## BEGIN Provided material

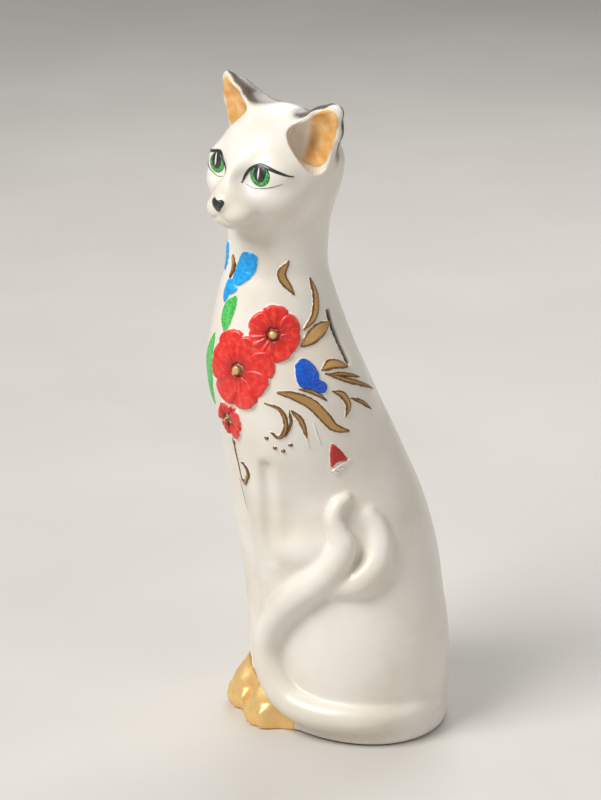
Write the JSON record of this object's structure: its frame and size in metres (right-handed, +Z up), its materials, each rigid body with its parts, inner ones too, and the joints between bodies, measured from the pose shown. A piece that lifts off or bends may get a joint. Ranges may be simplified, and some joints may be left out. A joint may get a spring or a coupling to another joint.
{
  "type": "ceramic cat figurine",
  "caption": "Seated ceramic cat money box with relief flowers, butterflies and gold leaves, a coin slot in the shoulder and a stopper in the base.",
  "frame": {"origin": "on the floor, at the middle of the outline seen from above", "axes": "+Z up, the cat's body faces -Y, and its left side is +X"},
  "size_m": [0.1313, 0.1302, 0.3427],
  "materials": {
    "white_glaze": "satin",
    "gold_lustre": "satin",
    "red_enamel": "gloss",
    "green_enamel": "gloss",
    "azure_enamel": "gloss",
    "blue_enamel": "gloss",
    "black_enamel": "gloss",
    "stopper_rubber": "matte"
  },
  "bodies": {
    "cat": {"body_casting": "white_glaze", "bud_petal": "red_enamel", "bud_sepals": "white_glaze", "butterfly_1_body": "gold_lustre", "butterfly_1_far_wing": "azure_enamel", "butterfly_1_lower_wing": "azure_enamel", "butterfly_1_upper_wing": "azure_enamel", "butterfly_2_body": "gold_lustre", "butterfly_2_lower_wing": "blue_enamel", "butterfly_2_upper_wing": "blue_enamel", "ear_left": "white_glaze", "ear_lining_left": "gold_lustre", "ear_lining_right": "gold_lustre", "ear_right": "white_glaze", "eye_left": "green_enamel", "eye_right": "green_enamel", "flower_1_bead": "gold_lustre", "flower_1_petals": "red_enamel", "flower_2_bead": "gold_lustre", "flower_2_petals": "red_enamel", "flower_3_bead": "gold_lustre", "flower_3_petals": "red_enamel", "front_paw_left": "gold_lustre", "front_paw_right": "gold_lustre", "gold_dot_1": "gold_lustre", "gold_dot_2": "gold_lustre", "gold_dot_3": "gold_lustre", "gold_dot_4": "gold_lustre", "gold_leaf_flower": "gold_lustre", "gold_leaf_hook": "gold_lustre", "gold_leaf_long": "gold_lustre", "gold_leaf_nape": "gold_lustre", "gold_leaf_neck": "gold_lustre", "gold_leaf_outer": "gold_lustre", "gold_leaf_right_1": "gold_lustre", "gold_leaf_right_2": "gold_lustre", "gold_leaf_right_3": "gold_lustre", "gold_scroll_1": "gold_lustre", "gold_scroll_2": "gold_lustre", "gold_scroll_3": "gold_lustre", "gold_spray_1": "gold_lustre", "gold_spray_2": "gold_lustre", "gold_spray_3": "gold_lustre", "gold_stem": "gold_lustre", "green_leaf_side": "green_enamel", "green_leaf_upper": "green_enamel", "head_casting": "white_glaze", "nose": "black_enamel", "pupil_left": "black_enamel", "pupil_right": "black_enamel", "tail": "white_glaze"},
    "stopper": {"base_stopper": "stopper_rubber"}
  },
  "joints": [
    {"name": "stopper_pull", "type": "slide", "parent": "cat", "child": "stopper", "axis": [0, 0, -1], "range_m": [0, 0.025]}
  ]
}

## END Provided material

Instructions to follow: Repeat the listing exactly, from its first line to its last.

Right answer:
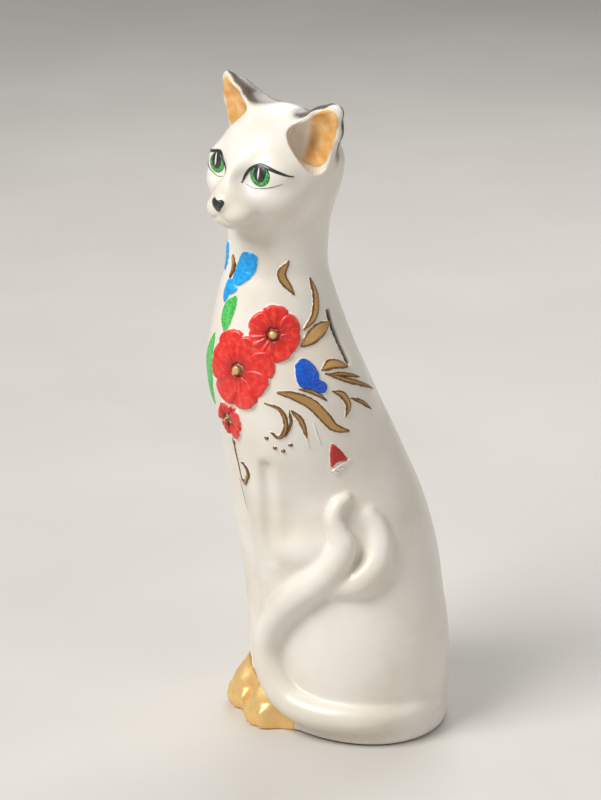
Write the JSON record of this object's structure: its frame and size in metres (right-handed, +Z up), its materials, each rigid body with its parts, inner ones too, and the joints between bodies, measured from the pose shown. A piece that lifts off or bends may get a joint. Ranges may be simplified, and some joints may be left out. A joint may get a spring or a coupling to another joint.
{
  "type": "ceramic cat figurine",
  "caption": "Seated ceramic cat money box with relief flowers, butterflies and gold leaves, a coin slot in the shoulder and a stopper in the base.",
  "frame": {"origin": "on the floor, at the middle of the outline seen from above", "axes": "+Z up, the cat's body faces -Y, and its left side is +X"},
  "size_m": [0.1313, 0.1302, 0.3427],
  "materials": {
    "white_glaze": "satin",
    "gold_lustre": "satin",
    "red_enamel": "gloss",
    "green_enamel": "gloss",
    "azure_enamel": "gloss",
    "blue_enamel": "gloss",
    "black_enamel": "gloss",
    "stopper_rubber": "matte"
  },
  "bodies": {
    "cat": {"body_casting": "white_glaze", "bud_petal": "red_enamel", "bud_sepals": "white_glaze", "butterfly_1_body": "gold_lustre", "butterfly_1_far_wing": "azure_enamel", "butterfly_1_lower_wing": "azure_enamel", "butterfly_1_upper_wing": "azure_enamel", "butterfly_2_body": "gold_lustre", "butterfly_2_lower_wing": "blue_enamel", "butterfly_2_upper_wing": "blue_enamel", "ear_left": "white_glaze", "ear_lining_left": "gold_lustre", "ear_lining_right": "gold_lustre", "ear_right": "white_glaze", "eye_left": "green_enamel", "eye_right": "green_enamel", "flower_1_bead": "gold_lustre", "flower_1_petals": "red_enamel", "flower_2_bead": "gold_lustre", "flower_2_petals": "red_enamel", "flower_3_bead": "gold_lustre", "flower_3_petals": "red_enamel", "front_paw_left": "gold_lustre", "front_paw_right": "gold_lustre", "gold_dot_1": "gold_lustre", "gold_dot_2": "gold_lustre", "gold_dot_3": "gold_lustre", "gold_dot_4": "gold_lustre", "gold_leaf_flower": "gold_lustre", "gold_leaf_hook": "gold_lustre", "gold_leaf_long": "gold_lustre", "gold_leaf_nape": "gold_lustre", "gold_leaf_neck": "gold_lustre", "gold_leaf_outer": "gold_lustre", "gold_leaf_right_1": "gold_lustre", "gold_leaf_right_2": "gold_lustre", "gold_leaf_right_3": "gold_lustre", "gold_scroll_1": "gold_lustre", "gold_scroll_2": "gold_lustre", "gold_scroll_3": "gold_lustre", "gold_spray_1": "gold_lustre", "gold_spray_2": "gold_lustre", "gold_spray_3": "gold_lustre", "gold_stem": "gold_lustre", "green_leaf_side": "green_enamel", "green_leaf_upper": "green_enamel", "head_casting": "white_glaze", "nose": "black_enamel", "pupil_left": "black_enamel", "pupil_right": "black_enamel", "tail": "white_glaze"},
    "stopper": {"base_stopper": "stopper_rubber"}
  },
  "joints": [
    {"name": "stopper_pull", "type": "slide", "parent": "cat", "child": "stopper", "axis": [0, 0, -1], "range_m": [0, 0.025]}
  ]
}